4. Who else has the agency worked for? Any testimonials or Awards?

You want a company with sector experience, but what happens if they end up chasing the same keywords for two separate clients? Our advice is to look through client lists on web sites and look for companies in the same field as you. Worry about keyword clashes later. You need an agency to talk your language and understand your problems. They will tell you if there is likely to be a conflict of interest with an existing client. And when it comes to awards, look carefully. If an agency has awards they should be on their website. Check that they are from recognised industry bodies, The Charted Institute of Marketing, for example.

5. How does the agency keep up to date?

The digital world changes and it changes fast. An agency needs to keep up with what’s new and respond to it. Being a Google partner is a must, that way they get to hear changes from the horse’s mouth. But sometimes the horse doesn’t speak. That’s why it is important that the agency has a good number of existing clients.

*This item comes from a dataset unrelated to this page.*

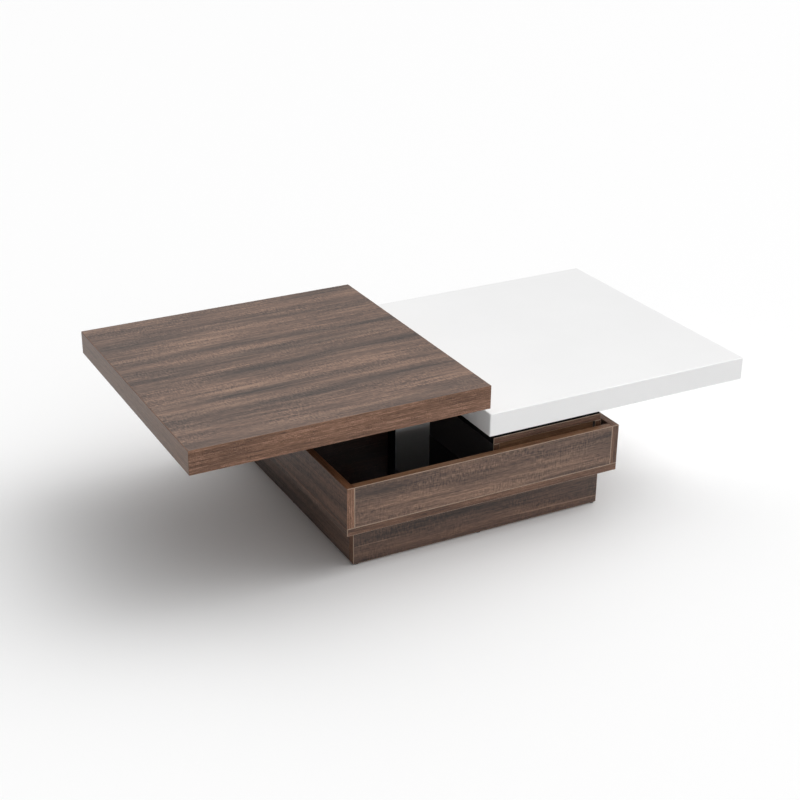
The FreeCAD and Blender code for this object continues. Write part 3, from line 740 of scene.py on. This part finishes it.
def makeLight():
    # the sky's strength is the dimmest value plus, for each glow, its strength times the cosine
    # of the angle to its middle, raised to its sharpness; the camera itself sees a plain backdrop
    world = bpy.data.worlds.new("studio")
    bpy.context.scene.world = world
    world.use_nodes = True
    tree = world.node_tree
    sky = tree.nodes["Background"]
    sky.inputs["Color"].default_value = linearColour(lightLook["sky"])
    towards = addNode(tree, "ShaderNodeTexCoord"), "Generated"
    total = lightLook["dimmest"]
    for side, up, sharpness, strength in lightLook["glows"].values():
        turn, rise = math.radians(side), math.radians(up)
        middle = (math.cos(turn) * math.cos(rise), math.sin(turn) * math.cos(rise), math.sin(rise))
        cosine = addNode(tree, "ShaderNodeVectorMath", {"operation": "DOT_PRODUCT"},
                         {0: towards, 1: middle}), "Value"
        ahead = addNode(tree, "ShaderNodeMath", {"operation": "MAXIMUM"},
                        {0: cosine, 1: 0.0}), "Value"
        glow = addNode(tree, "ShaderNodeMath", {"operation": "POWER"},
                       {0: ahead, 1: sharpness}), "Value"
        total = addNode(tree, "ShaderNodeMath", {"operation": "MULTIPLY_ADD"},
                        {0: glow, 1: strength, 2: total}), "Value"
    seen = addNode(tree, "ShaderNodeLightPath"), "Is Camera Ray"
    total = addNode(tree, "ShaderNodeMix", {"data_type": "FLOAT"},
                    {0: seen, 2: total, 3: lightLook["backdrop"]}), 0
    tree.links.new(total[0].outputs[total[1]], sky.inputs["Strength"])


def makeCamera():
    # the camera looks along +Y, tilted down and then turned clockwise as seen from above
    camera = bpy.data.cameras.new("camera")
    camera.lens = cameraLook["lens"]
    camera.sensor_width = cameraLook["sensor"]
    camera.shift_x = cameraLook["shift"]
    camera.clip_end = cameraLook["reach"]
    holder = bpy.data.objects.new("camera", camera)
    holder.location = cameraLook["place"]
    holder.rotation_euler = (math.radians(90 - cameraLook["tilt"]), 0,
                             -math.radians(cameraLook["turn"]))
    bpy.context.scene.collection.objects.link(holder)
    bpy.context.scene.camera = holder


makeStage()
makeLight()
makeCamera()
bpy.context.scene.view_settings.view_transform = "Standard"
print("stage, light and camera made")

That way they will notice any changes and apply their learning to all accounts. And it is worth asking how they pass the learning on. Do they have regular raining sessions for their staff? And do they share more widely? Check out their blog for evidence that they share their knowledge.

6. Does the agency price fit your budget?

Again, something to have straight before you phone or email the agency. Expect them to ask what sort of budget you have for marketing. If they don’t, you may want to check early on that you are on the same page. They probably won’t be able to give you a precise figure until they have fully understood your needs and the scope of the work that needs undertaking, but it is good to know that you aren’t wasting each other’s time. For example, ThoughtShift has a starting price of around £1500 per channel you want us to manage. That rises with complexity and can decrease in some instances, but it is good to know that we are on the same page.